In questa domenica viene presentato il profeta Elia, il più grande tra i profeti inviati da Dio al suo popolo, specialmente nell’epoca triste della divisione in due regni e di cui riferiscono il primo e il secondo libro dei Re fino alla tragedia immane della distruzione di Gerusalemme nel 587 a.C. e poi nella stagione dell’esilio a Babilonia e del successivo ritorno nella terra dei Padri. Elia, rapito al termine della sua vita su un carro di fuoco, nel comune sentire della gente al tempo di Gesù sarebbe ritornato all’epoca dell’arrivo del Messia tanto atteso.
Nella Lettura egli appare come l’implacabile avversario di quanti, come il re Acab e la sua perfida moglie Gezabele, ingannano il popolo irretendolo nella perversione dell’idolatria. In pari tempo, Elia non risparmierà le sue forze al fine di riportare a Dio il suo popolo sempre tentato di «saltare da una parte all’altra», ovvero tra la fedeltà al Signore e la degenerazione idolatrica (Lettura: 1Re 18, 21). Egli sa che proprio la caduta nell’idolatria dei popoli vicini, e l’abbandono dei comandi del Signore è ciò che manda in rovina Israele, cosa puntualmente verificatasi prima nell’annientamento del regno del Nord (2 Re 17) e poi in quello già citato di Giuda e Gerusalemme.
Per questo non esita, con la sfida lanciata ai falsi profeti di Baal (vv. 23-24), all’estremo tentativo di condurre il popolo a riconoscere, davanti al prodigio del fuoco del Signore, capace di consumare letteralmente «l’olocausto, la legna, le pietre e la cenere» (v. 38), che «il Signore è Dio! Il Signore è Dio» (v. 39). Nella sua vita e nella sua attività Elia preannunzia l’arrivo nella «vigna di Dio che è la casa di Israele» e, a partire da essa, nell’intera umanità, non più e non soltanto di un “servo” di Dio quali sono stati i profeti e, in misura eminente, lui stesso, ma «il suo proprio figlio» (Vangelo: Matteo 21,37).

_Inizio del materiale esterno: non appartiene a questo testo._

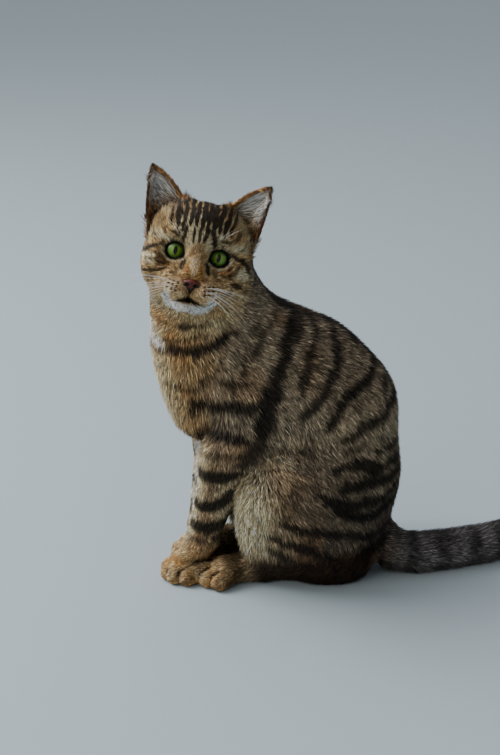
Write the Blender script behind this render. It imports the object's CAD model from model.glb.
# %% [markdown]
# # A sitting tabby cat, life size
#
# A live animal is one skin with hair growing out of it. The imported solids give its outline, out to
# the tips of the coat, as plain faceted pieces. Here the same body is worked out again as a smooth
# field, a skin is drawn inside it by the depth of the coat, and thin tufts are grown from the skin
# along the way the hair lies. Eyes, nose leather, whiskers and claws are pieces of their own.
#
# The solids stay where they are, as the frame. Everything made here rides on them and is measured
# in the same frame: Z up, the body facing -X, its left side towards -Y.

import bpy
import numpy as np
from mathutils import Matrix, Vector


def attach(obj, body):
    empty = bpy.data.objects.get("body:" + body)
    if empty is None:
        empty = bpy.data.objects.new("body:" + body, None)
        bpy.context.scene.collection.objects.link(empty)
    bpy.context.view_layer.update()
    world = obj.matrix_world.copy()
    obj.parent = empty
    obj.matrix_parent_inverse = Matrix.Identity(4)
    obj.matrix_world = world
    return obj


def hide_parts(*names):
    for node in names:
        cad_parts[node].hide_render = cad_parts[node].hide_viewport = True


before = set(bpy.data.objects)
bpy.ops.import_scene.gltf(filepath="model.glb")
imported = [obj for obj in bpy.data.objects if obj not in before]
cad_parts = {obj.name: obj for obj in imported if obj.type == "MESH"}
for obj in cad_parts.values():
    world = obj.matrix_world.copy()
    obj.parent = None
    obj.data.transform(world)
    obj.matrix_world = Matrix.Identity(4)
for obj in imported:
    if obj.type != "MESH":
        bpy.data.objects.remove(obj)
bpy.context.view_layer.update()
MM = 0.001
SEAT_X = 32.0  # shapes are worked out in body millimetres, whose origin is this far before the frame's
rng = np.random.default_rng(422)

# %% [markdown]
# ## The camera
#
# A portrait lens, a little above a cat's own height and a long step away, keeps the proportions
# natural. It is made first so that every later step can be looked at through it. Its height and
# turn are given as angles, as for a portrait.

# %% Camera
AZIMUTH, ELEVATION = -10.0, 20.0  # degrees to the animal's left flank, and above the horizon
CAMERA_AT = (-0.2830, -1.1857, 0.6144)
LENS, FILM = 72.9, 36.0  # mm

camera = bpy.data.objects.new("camera", bpy.data.cameras.new("camera"))
camera.data.sensor_fit = "VERTICAL"
camera.data.sensor_height = FILM
camera.data.lens = LENS
camera.location = CAMERA_AT
camera.rotation_euler = (np.radians(90 - ELEVATION), 0, np.radians(AZIMUTH))
bpy.context.scene.collection.objects.link(camera)
bpy.context.scene.camera = camera
print("camera", CAMERA_AT)

# %% [markdown]
# ## Body sizes
#
# These are the same driving sizes as the solids have, in millimetres: stations along the trunk, the
# joints of each leg, the tail's axis and the forms of the face. The face is symmetric, so its forms
# are given in the head's own frame (across, forward, up) for one side only.

# %% Sizes of the body
TRUNK = [  # x, y, z, half depth, half width, rump to neck
    (32, 0, 42, 48, 57),
    (31, 0, 90, 53, 57),
    (27, 0, 145, 53, 54),
    (-1, 0, 171, 55, 51),
    (-45, 2, 192, 54, 47),
    (-76, -1, 234, 43, 42),
]
LEGS = {  # left is -1, towards -Y
    -1: dict(
        shoulder=(-42, -35, 168), elbow=(-66, -25, 114), wrist=(-84, -6, 36),
        forepaw=(-101, -9), foreturn=28,
        thigh=(2, -39, 84), knee=(-30, -43, 92), heel=(28, -32, 14), instep=(-36, -24, 13),
        hindpaw=(-72, -23), hindturn=16,
    ),
    1: dict(
        shoulder=(-42, 37, 168), elbow=(-63, 31, 114), wrist=(-79, 22, 36),
        forepaw=(-88, 25), foreturn=10,
        thigh=(2, 41, 84), knee=(-30, 45, 92), heel=(30, 38, 14), instep=(-32, 35, 13),
        hindpaw=(-61, 36), hindturn=12,
    ),
}
TOES = ((-1.5, -7), (-0.5, 0), (0.5, 0), (1.5, -6))  # place across the paw in toes, mm set forward
TOE_SPACING = 9.3
TAIL = [  # x, y, z, radius
    (60, -12, 32, 24), (78, -26, 20, 18), (100, -30, 17.5, 17.6), (130, -27, 17, 17.2),
    (164, -21, 16.5, 16.8), (205, -8, 16, 16), (245, 10, 15, 15), (282, 32, 13.3, 13.3),
    (306, 54, 11, 10.5),
]
print(len(TRUNK), "stations on the trunk,", len(TAIL), "on the tail")

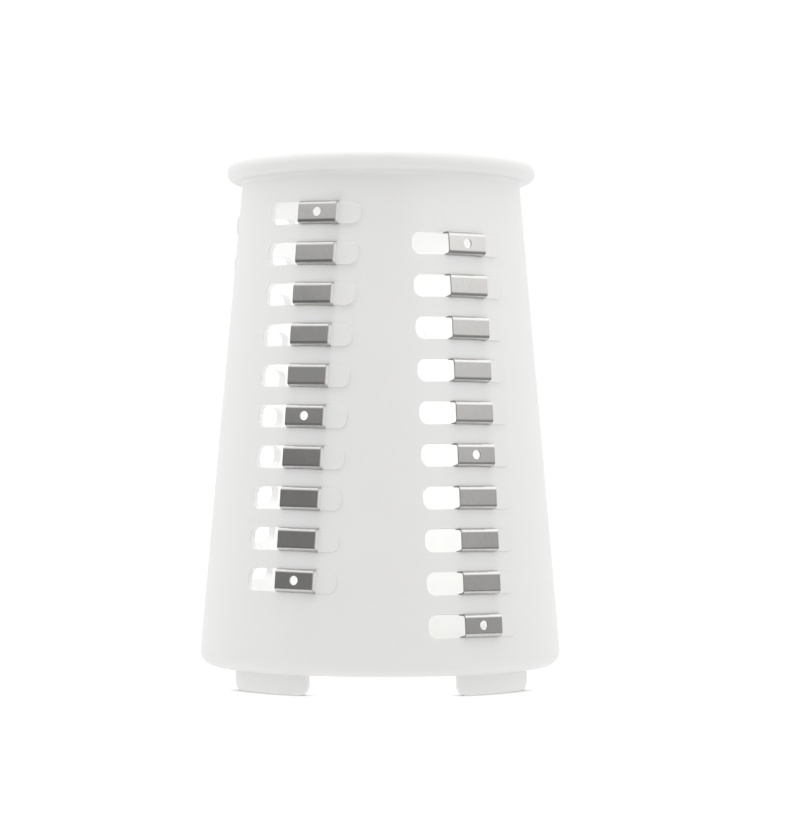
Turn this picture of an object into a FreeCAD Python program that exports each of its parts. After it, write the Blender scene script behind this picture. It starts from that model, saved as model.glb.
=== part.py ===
import FreeCAD, Part
import os
import Sketcher

# Grating drum of a rotary cheese grater: a moulded plastic cone with five stamped steel cutter strips in
# its wall, two on the front and three on the back. Millimetres and degrees. +Z is the drum's axis, the origin
# is on the axis at the feet of the drive lugs, and the front is -Y. Azimuths count from the front to +X.

doc = FreeCAD.newDocument("GratingDrum")
sheet = doc.addObject("Spreadsheet::Sheet", "Size")

# Driving dimensions
sizes = {
    # cone
    "total_height": 110.8,
    "base_radius": 38.58,       # outside, where the cone meets the base plane
    "cone_slope": 5.06,         # the wall's lean
    "wall": 1.5,
    "base_corner": 3.2,
    "base_thickness": 2.0,
    "base_opening": 31.7,       # radius of the wide end's opening
    # rim of the narrow end
    "rim_radius": 32.75,
    "rim_height": 4.1,
    "rim_edge": 1.95,
    "rim_root": 0.8,
    "mouth_radius": 27.6,
    "mouth_edge": 0.6,
    # drive lugs under the base
    "lug_height": 4.2,
    "lug_count": 4,
    "lug_azimuth": 45,
    "lug_outer": 34.1,
    "lug_inner": 32.5,
    "lug_spread": 36.2,         # angle that one lug takes up
    "lug_corner": 2.0,
    "lug_edge": 0.4,
    # slots and the ramps behind the cutters, in the plane that touches the cone along a column
    "front_azimuth": 30.4,      # each front column's angle from the front
    "back_pitch": 60,           # from one back column to the next
    "slot_reach": 10.6,         # from the column's middle to the slot's end, and to the ramp's
    "slot_height": 4.7,
    "slot_corner": 1.8,
    "ramp_start": 0.15,         # depth of the ramp's top below that plane behind the cutter
    "ramp_end": 1.2,            # and at its far end
    "plug_length": 1.9,         # plastic that closes the bridge's blind end
    "plug_depth": 1.2,
    "plug_height": 4.21,
    # cutter strips
    "bridge_count": 10,
    "steel": 0.35,              # sheet thickness
    "strip_width": 8.8,
    "bridge_rise": 1.05,        # from the column's plane out to the bridge's face
    "web_depth": 0.97,          # from the column's plane in to the web's outer face
    "bridge_head": 4.5,         # the bridge's size along the column at its face
    "bridge_foot": 4.89,        # and at its webs
    "bend": 0.85,
    "flank": 0.3,               # a bridge's flank, measured along the column
    "pilot_hole": 1.9,
    "cut_length": 10,           # how far the slots and holes are cut, well past the wall
    # the two kinds of column: one starts high, the other half a pitch lower
    "high_pitch": 8.355,
    "high_middle": 60.93,       # height of the column's middle
    "high_offset": 1.86,        # the strip's middle from the column's, to the right
    "high_slant": 1.0,
    "low_pitch": 8.657,
    "low_middle": 53.24,
    "low_offset": 1.07,
    "low_slant": 0.25,
}
for row, (alias, number) in enumerate(sizes.items(), start=1):
    sheet.set("A%d" % row, alias)
    sheet.set("B%d" % row, str(number))
    sheet.setAlias("B%d" % row, alias)
doc.recompute()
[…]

La venuta di Gesù nel mondo, che è la “vigna” amata da Dio e nella quale è posto il germoglio autentico del Regno, è il segno più grande del suo amore per l’umanità e della sua volontà di salvarla dalla rovina a cui va inevitabilmente incontro a motivo dell’incredulità che è idolatria! Al pari dei “servi”, al pari di Elia, anche il “figlio” andrà incontro alla durezza dei cuori, all’incapacità di vederlo e di ascoltarlo come portatore della salvezza, indistintamente offerta a ogni uomo. Anzi è lui, in verità, il figlio «cacciato fuori dalla vigna e ucciso» (v. 39).
Eppure il rifiuto violento opposto a Gesù specialmente da parte dei “contadini”, ovvero dei capi del popolo, non impedisce alla grazia di Dio di eleggere e chiamare alla salvezza “un resto” (Epistola: Romani 11,5) tra questo popolo, come primizia di un popolo preso tra tutti i popoli della terra che è costruito sul Signore Gesù quale pietra d’angolo (Matteo 21,42; cfr. Salmo 118,22). Noi che abbiamo avuto la grazia di essere chiamati, per la fede e il battesimo, a far parte di questo popolo fondato sul Signore Gesù e al quale è stato affidato la cura e l’espansione del Regno di Dio nel mondo, facciamo bene attenzione.
L’essere stati chiamati alla salvezza in Cristo Signore è un dono del tutto gratuito di Dio, il quale si attende di «raccogliere i frutti» (Matteo 21,34), che consistono anzitutto in un’adesione ferma e non “saltellante” (cfr. 1Re 18,21) a lui e alla sua Parola e in un’osservanza amorevole di essa. È ciò che chiediamo all’unisono nell’orazione Dopo la Comunione: «O Dio, che ci hai reso partecipi dell’unico Pane e dell’unico Calice, fa’ che portiamo frutti di vita eterna per la salvezza del mondo, poi che ci concedi la gioia di essere una sola cosa in Cristo Signore».